The fact that Sherlock Holmes will go to such great lengths to solve the mysteries shows great determination and dedication which is why Victorians idolised him. He would have been the perfect policeman for their time. In ‘The Scandal in Bohemia’ Holmes disguises himself as an old man to enable him to get into a house to inspect evidence. This skill of trickery shows he is a master detective able to deceive the criminals he is after. Modern day detectives also disguise themselves, although Holmes puts himself in his own league by being so peculiar.
In conclusion, Sherlock Holmes is still popular today for many reasons. The story would appeal to modern readers because crime still goes on, and although times have changed, crimes haven’t as much. This means that many stories can still be related to modern times. Also morals have been adapted into recent stories and so will always be popular as it teaches people valuable lessons. Furthermore, people enjoy the fact that all the crimes eventually are solved with all loose ends being tied and they like to pursue the challenge of working out the storyline before Holmes does; although it’s almost impossible.

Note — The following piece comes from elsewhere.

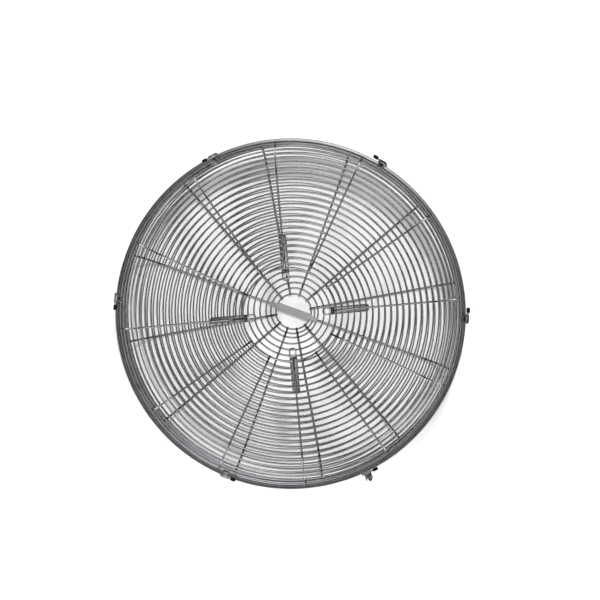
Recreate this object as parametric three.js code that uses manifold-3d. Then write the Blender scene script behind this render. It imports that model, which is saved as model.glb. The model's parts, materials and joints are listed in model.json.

Finally, readers like how Conan Doyle has intelligently made Watson the narrator because they can relate to him because the reader is pretty much as clueless with all that’s going on as he is. Personally, I preferred the story ‘The Speckled Band’ because I found it very interesting and I enjoyed the fact that the book sustains edginess from its induction to its denouement. The narratives unpredictable conclusion was also intriguing and surprised me.